What most people don't know about JEPI

17/02/2024 18 min

Listen "What most people don't know about JEPI"

Episode Synopsis


Everyone is talking about JEPI, few are talking about holding JP Morgan's Equity Premium Income ETF is a bad idea. That's because 80% of the "income" being generated by this active investment strategy comes from selling covered calls. They're not covered calls, they're equity linked notes ELNs, people will say. Correct. JEPI's fund managers don't log into Robinhood and sell covered calls all day. An ETF with $32 billion in assets needs to do things differently which is why they use ELNs to generate income which is actually a play on volatility. When we understand how covered calls work - they cap returns on the upside - then it's intuitive why JEPI's total return cannot outperform the market in the long term, and the JEPI ETF prospectus tells us that.
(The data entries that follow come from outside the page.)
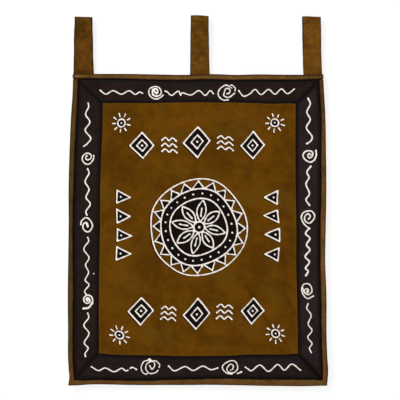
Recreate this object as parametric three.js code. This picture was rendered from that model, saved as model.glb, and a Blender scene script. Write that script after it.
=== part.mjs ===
// A cotton wall hanging: a brown cloth with a mitred dark border, bound edges and three hanging tabs.
// Millimetres. X runs to the right as seen from the front, -Y points at the viewer, +Z is up.
// The origin is the hanging line: the inside top of the middle tab, midway between the cloth's sides.
import * as THREE from 'three';

const SHEET = 1.0; // thickness of every cloth
const GAP = 0.3; // room between two layers, and between pieces that meet edge to edge
const STACK = SHEET + GAP; // from one layer to the next
const TOP_EDGE = -134.2; // height of the heading's top fold
const HEADING_DEPTH = 12.5;
const HEADING_PROUD = 1.6; // how far the heading's ends stand past the sides
const BORDER_TOP_DEPTH = 66.3; // from the top fold down to the upper border's inner edge
const BORDER_BOTTOM_DEPTH = 653.3; // from the top fold down to the lower border's inner edge
const BINDING_BOTTOM_DEPTH = 709.8; // from the top fold down to the lower binding's inner edge
const CLOTH_DEPTH = 723.5; // from the top fold down to the bottom fold
const FOLD_BEVEL = 0.45; // how far a folded edge is drawn in at its two arrises
const CELL = 25; // side of the squares that the cloths are divided into
const BORDER_CELLS = 3; // squares across a border strip
const EDGE_TOLERANCE = 1e-6;

// The sides at each drop below the top fold: outer edges, binding widths and inner edges of the dark strips.
const SIDES = [
  { drop: 0, left: -289.5, right: 292.3, leftBinding: 11.4, rightBinding: 10.2, leftInner: -221.2, rightInner: 227.6 },
  { drop: 43, left: -290.4, right: 294.3, leftBinding: 11.6, rightBinding: 10.2, leftInner: -221.0, rightInner: 227.8 },
  { drop: 99, left: -294.1, right: 297.4, leftBinding: 11.8, rightBinding: 10.4, leftInner: -220.4, rightInner: 228.0 },
  { drop: 182, left: -297.6, right: 298.8, leftBinding: 11.4, rightBinding: 12.6, leftInner: -223.3, rightInner: 227.4 },
  { drop: 266, left: -299.7, right: 299.5, leftBinding: 12.0, rightBinding: 13.0, leftInner: -226.2, rightInner: 227.9 },
  { drop: 350, left: -299.5, right: 298.3, leftBinding: 11.8, rightBinding: 13.4, leftInner: -226.7, rightInner: 229.7 },
  { drop: 434, left: -300.6, right: 296.9, leftBinding: 11.8, rightBinding: 13.6, leftInner: -228.0, rightInner: 229.4 },
  { drop: 517, left: -301.6, right: 299.9, leftBinding: 12.6, rightBinding: 13.2, leftInner: -229.4, rightInner: 231.4 },
  { drop: 601, left: -300.9, right: 299.9, leftBinding: 12.6, rightBinding: 13.0, leftInner: -229.2, rightInner: 233.0 },
  { drop: 657, left: -300.9, right: 301.5, leftBinding: 12.6, rightBinding: 13.2, leftInner: -229.2, rightInner: 233.4 },
  { drop: 685, left: -299.2, right: 303.4, leftBinding: 12.4, rightBinding: 13.6, leftInner: -229.2, rightInner: 233.6 },
  { drop: 724, left: -300.4, right: 300.9, leftBinding: 12.6, rightBinding: 13.4, leftInner: -229.2, rightInner: 233.6 },
];

// How far the top and bottom folds rise above their straight lines, from side to side.
const FOLD_RISE = [
  { x: -290, top: 0.0, bottom: -0.3 },
  { x: -235, top: 0.3, bottom: 2.2 },
  { x: -150, top: 0.1, bottom: 0.2 },
  { x: -70, top: -1.6, bottom: 0.2 },
  { x: -40, top: -2.1, bottom: 0.2 },
  { x: 34, top: -0.3, bottom: 0.8 },
  { x: 90, top: -2.0, bottom: 0.1 },
  { x: 140, top: -0.8, bottom: -1.0 },
  { x: 200, top: -1.6, bottom: -1.9 },
  { x: 240, top: -1.7, bottom: -2.2 },
  { x: 292, top: -0.6, bottom: -0.8 },
];

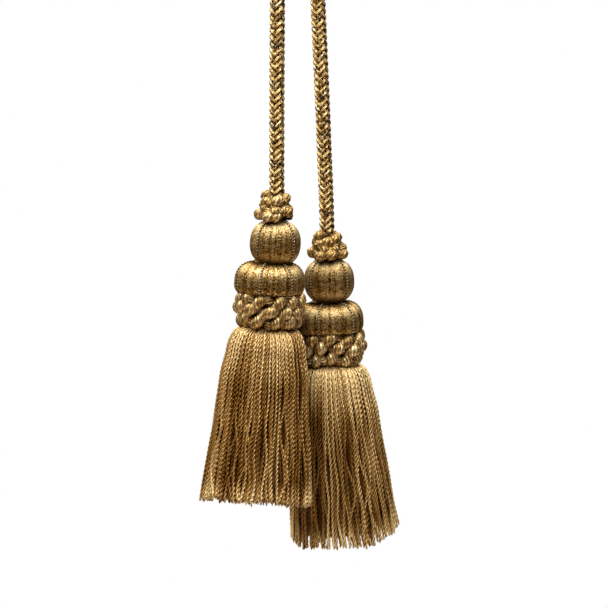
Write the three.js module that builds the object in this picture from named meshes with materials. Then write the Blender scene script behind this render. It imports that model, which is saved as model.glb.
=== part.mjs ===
// Double chair tassel: one braided cord folded over a hook, with a tassel on each end.
// Millimetres, +Z up. The origin is the top of the hanging loop, +X is to the right and
// -Y is the side that faces a viewer. The front tassel hangs at the left, and the back
// tassel hangs at the right, lower and behind it.
//
// Each tassel is made in its own frame: z = 0 is the top of its ruff, and its axis runs
// down -Z through ruff, ball, drum, band and skirt.

import * as THREE from 'three';
import { mergeVertices } from 'three/addons/utils/BufferGeometryUtils.js';

// ---- Driving dimensions ---------------------------------------------------------------

const GAP = 0.3; // air between pieces that touch

const CORD = { diameter: 6.6, sides: 10, steps: 44 };

// The cord's centre line, from the front ruff up its leg, over the loop and down to the
// back ruff. The loop bends at 13 mm, two diameters of a limp cord.
const CORD_ROUTE = [
  [-9.2, -9.5, -120.8], [-9.3, -9.5, -112.0], [-9.2, -9.5, -98.0], [-9.2, -9.5, -84.0],
  [-9.1, -9.5, -68.0], [-9.0, -9.5, -52.0], [-8.9, -9.5, -36.0], [-8.85, -9.5, -26.0],
  [-8.85, -9.5, -16.3], [-7.67, -8.23, -9.8], [-4.43, -4.75, -5.04], [0.0, 0.0, -3.3],
  [4.43, 4.75, -5.04], [7.67, 8.23, -9.8], [8.85, 9.5, -16.3], [8.9, 9.5, -26.0],
  [9.1, 9.5, -38.0], [9.8, 9.5, -54.0], [10.6, 9.5, -72.0], [11.4, 9.5, -90.0],
  [12.0, 9.5, -106.0], [12.6, 9.5, -119.5], [13.0, 9.5, -131.0], [13.2, 9.5, -140.1],
];

// Ruff: three uneven tiers of looped cord, as fractions of its height and widest radius.
const RUFF = { height: 12.5, sides: 36, lobes: 9, lobeDepth: 0.05, tierShift: 2.1 };
const RUFF_TIERS = [
  { down: 0.0, radius: 0.48 },
  { down: 0.16, radius: 0.62 },
  { down: 0.25, radius: 0.6 },
  { down: 0.38, radius: 0.86 },
  { down: 0.55, radius: 0.9 },
  { down: 0.62, radius: 0.86 },
  { down: 0.8, radius: 1.0 },
  { down: 0.94, radius: 0.98 },
  { down: 1.0, radius: 0.86 },
];

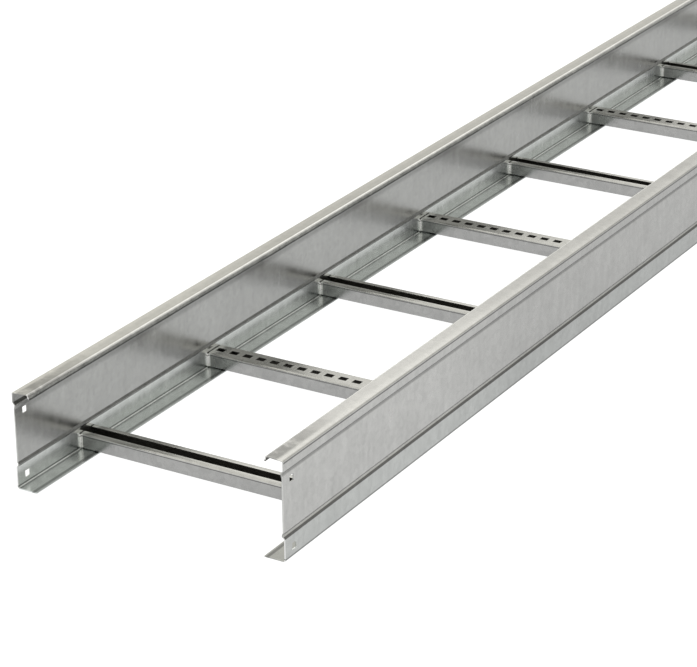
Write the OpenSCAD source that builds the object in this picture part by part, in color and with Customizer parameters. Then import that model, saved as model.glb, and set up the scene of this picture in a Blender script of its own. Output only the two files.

People who argue that short-term investors can hold it for income are missing the point - this asset's total return is less than simply holding a broad market ETF. If you want income, don't look for instant gratification. A dividend growth ETF or strategy like SCHD allows investors an initial lower yield, but will quickly grow to exceed JEPI's yield in the long term. Don't invest in things you don't understand, and with JEPI there's only one sure thing - the fund managers (who have no real incentive to maximize total return as they explicitly tell you) are laughing all the way to the bank.